Write out all of the data without omission, exactly as shown.

________________________________________

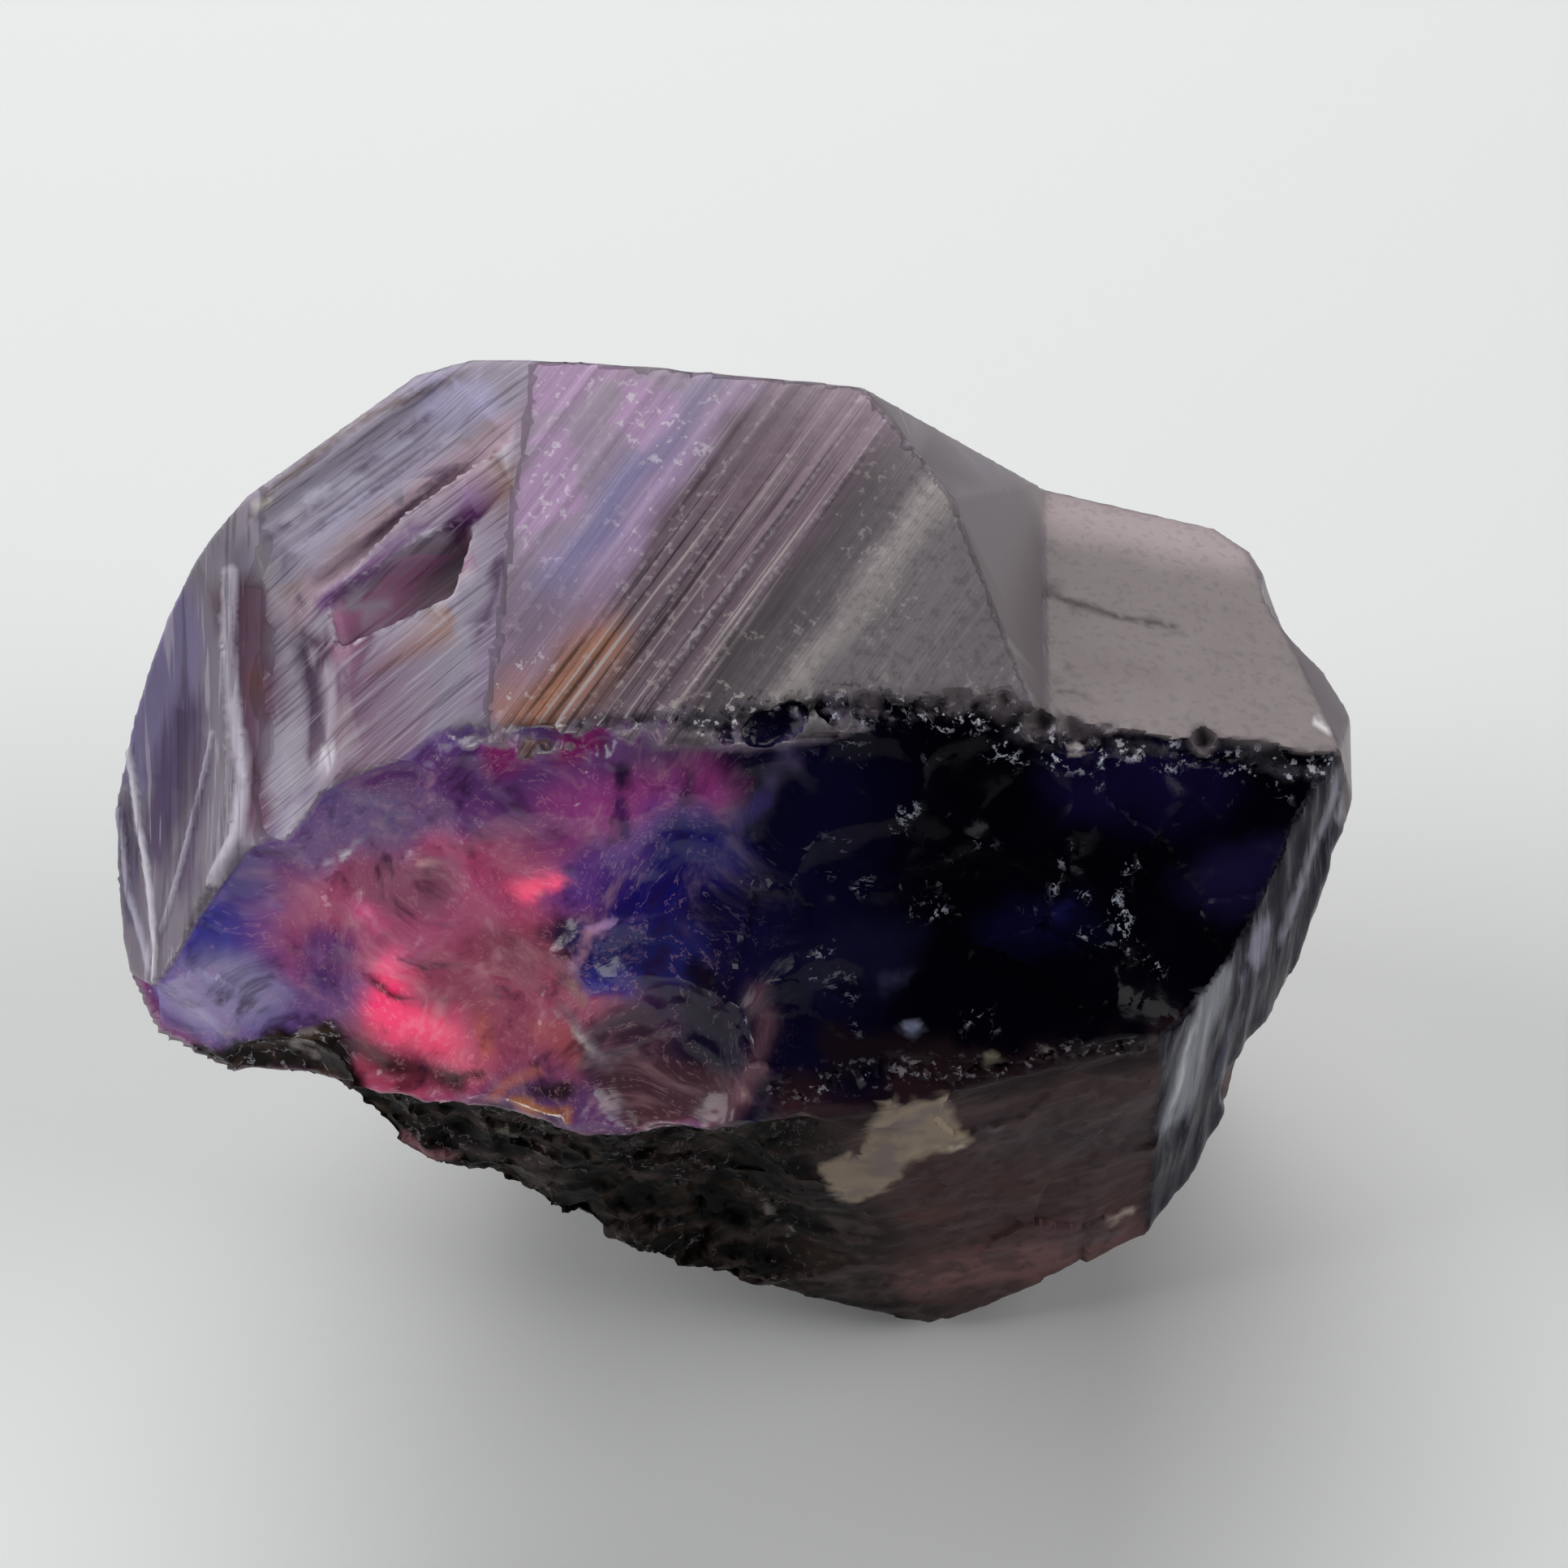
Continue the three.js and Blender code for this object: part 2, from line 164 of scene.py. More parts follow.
def kinds_of_face(spots, outs):
    """How far each point belongs to each kind of face."""
    right, back, up = spots.T
    lip = LIP_HEIGHT * ramp(-back, *LIP_FRONT) * ramp(right, *LIP_START)
    top = ramp(outs @ GROWTH[1], *GROWTH_LOOK) * ramp(height_over(GROWTH, spots) - lip, *GROWTH_DEPTH)
    growth = top * ramp(-height_over(RIM, spots), *RIM_DEPTH)
    shoulder = ramp(outs @ SHOULDER[1], *SHOULDER_LOOK) * ramp(right, *SHOULDER_START)
    chin = CHIN_HEIGHT
    for bend, rise in zip(CHIN_BENDS, CHIN_RISES):
        chin = chin + rise * np.maximum(0, right - bend)
    lower = ramp(chin - up, *CHIN_DEPTH)
    facing = np.maximum(ramp(-outs[:, 1], *FRONT_LOOK), ramp(-back, *BROW_FRONT) * ramp(right, *BROW_START))
    facing = facing * np.maximum(ramp(-back, *TOP_FRONT), ramp(-right, *TOP_END))
    side = np.maximum(height_over(LOWER_FACET, spots), height_over(UPPER_FACET, spots))
    narrow = ramp(side, *FACET_DEPTH) * ramp(outs[:, 0], *FACET_LOOK) * facing * (1 - growth) * (1 - shoulder)
    under_brow = ramp(np.interp(right, BROW_RIGHTS, BROW_HEIGHTS) - up, *BROW_DEPTH)
    fracture = under_brow * facing * (1 - lower) * (1 - growth) * (1 - narrow) * (1 - shoulder)
    terrace = (1 - growth) * (1 - fracture) * (1 - lower) * ramp(-right, *TERRACE_END)
    shares = (growth, terrace, fracture, shoulder, lower * (1 - narrow), narrow)
    return dict(zip(FACE_KINDS, shares))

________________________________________

Written answer
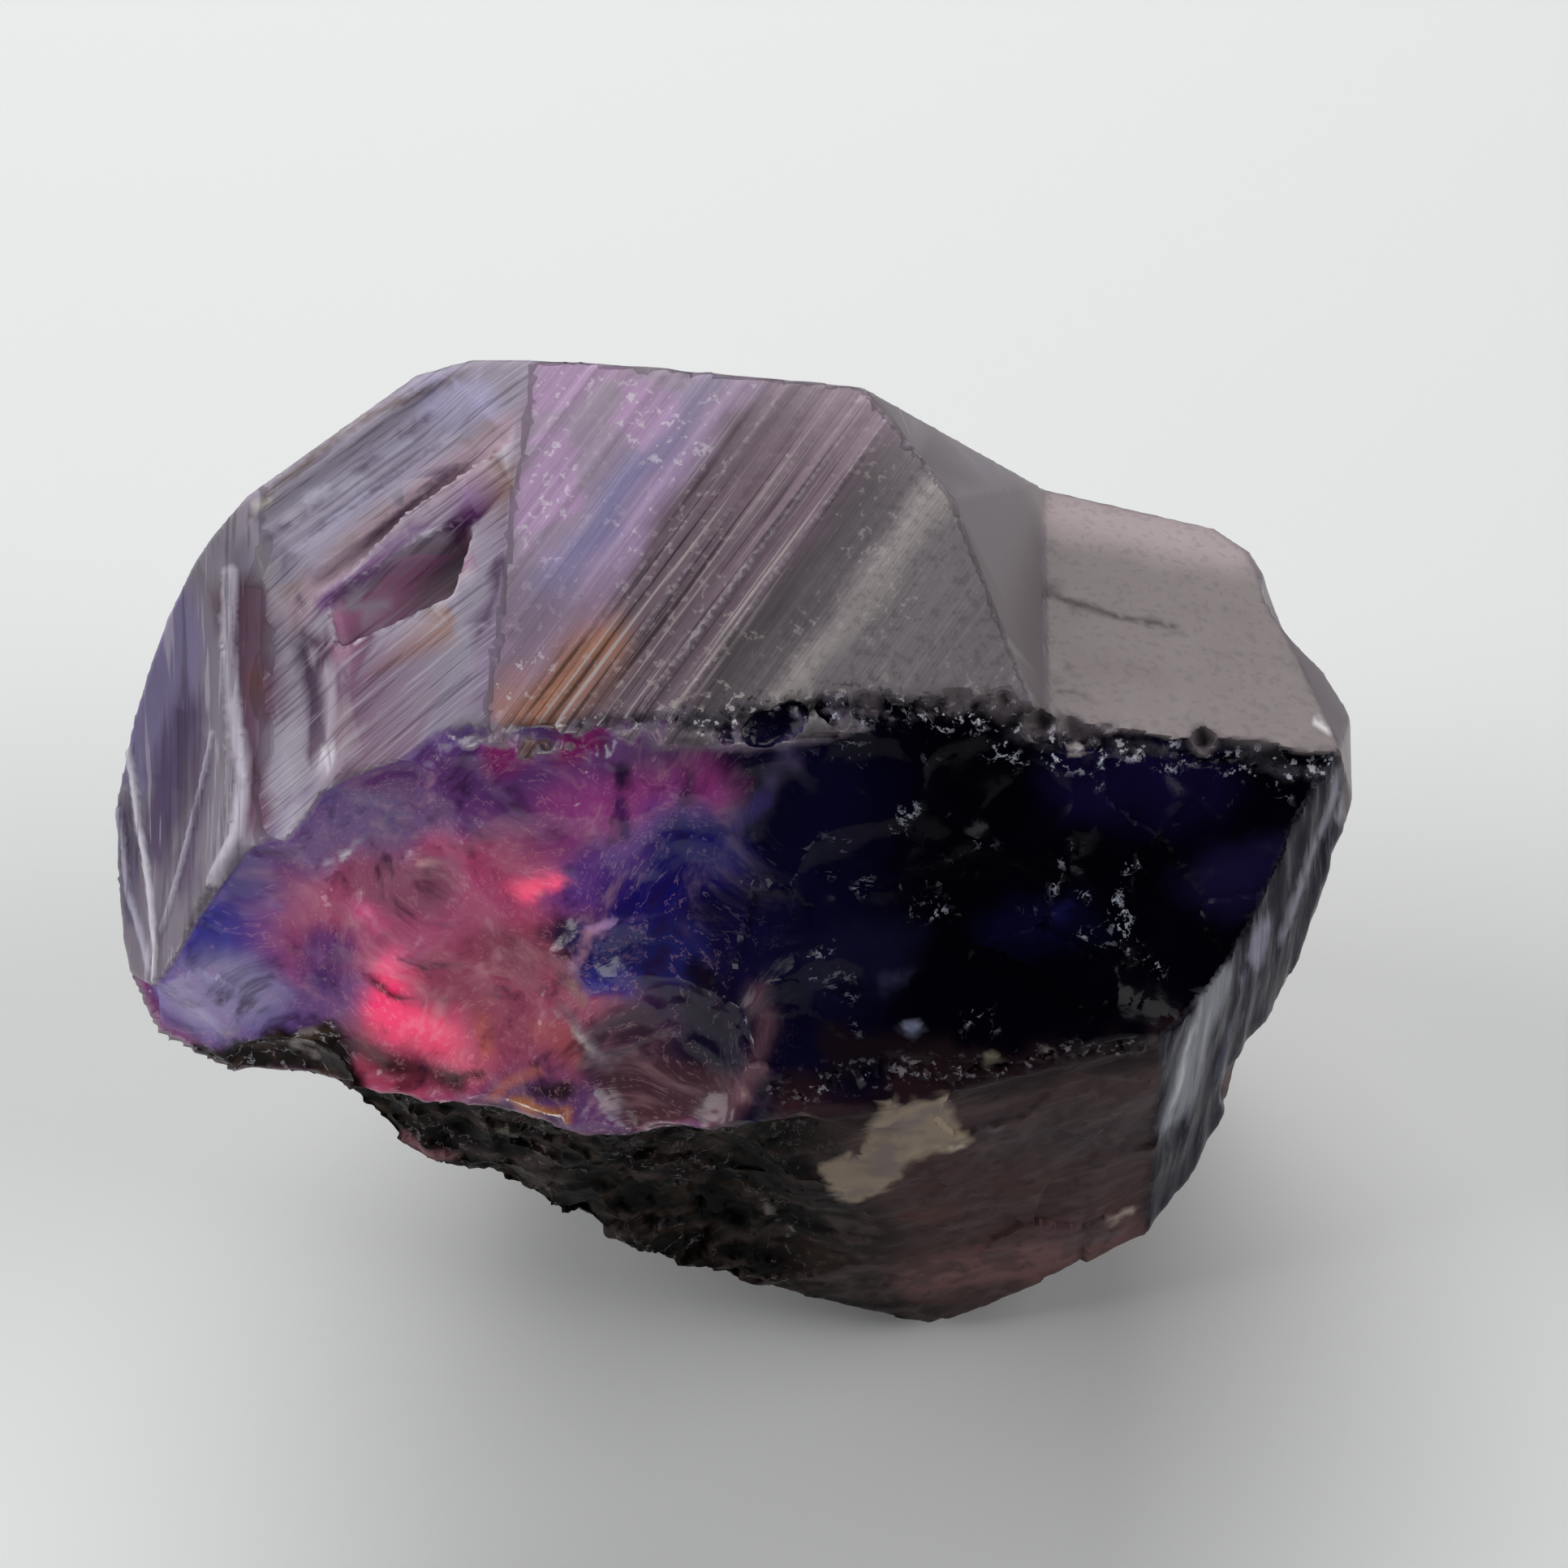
Continue the three.js and Blender code for this object: part 2, from line 164 of scene.py. More parts follow.
def kinds_of_face(spots, outs):
    """How far each point belongs to each kind of face."""
    right, back, up = spots.T
    lip = LIP_HEIGHT * ramp(-back, *LIP_FRONT) * ramp(right, *LIP_START)
    top = ramp(outs @ GROWTH[1], *GROWTH_LOOK) * ramp(height_over(GROWTH, spots) - lip, *GROWTH_DEPTH)
    growth = top * ramp(-height_over(RIM, spots), *RIM_DEPTH)
    shoulder = ramp(outs @ SHOULDER[1], *SHOULDER_LOOK) * ramp(right, *SHOULDER_START)
    chin = CHIN_HEIGHT
    for bend, rise in zip(CHIN_BENDS, CHIN_RISES):
        chin = chin + rise * np.maximum(0, right - bend)
    lower = ramp(chin - up, *CHIN_DEPTH)
    facing = np.maximum(ramp(-outs[:, 1], *FRONT_LOOK), ramp(-back, *BROW_FRONT) * ramp(right, *BROW_START))
    facing = facing * np.maximum(ramp(-back, *TOP_FRONT), ramp(-right, *TOP_END))
    side = np.maximum(height_over(LOWER_FACET, spots), height_over(UPPER_FACET, spots))
    narrow = ramp(side, *FACET_DEPTH) * ramp(outs[:, 0], *FACET_LOOK) * facing * (1 - growth) * (1 - shoulder)
    under_brow = ramp(np.interp(right, BROW_RIGHTS, BROW_HEIGHTS) - up, *BROW_DEPTH)
    fracture = under_brow * facing * (1 - lower) * (1 - growth) * (1 - narrow) * (1 - shoulder)
    terrace = (1 - growth) * (1 - fracture) * (1 - lower) * ramp(-right, *TERRACE_END)
    shares = (growth, terrace, fracture, shoulder, lower * (1 - narrow), narrow)
    return dict(zip(FACE_KINDS, shares))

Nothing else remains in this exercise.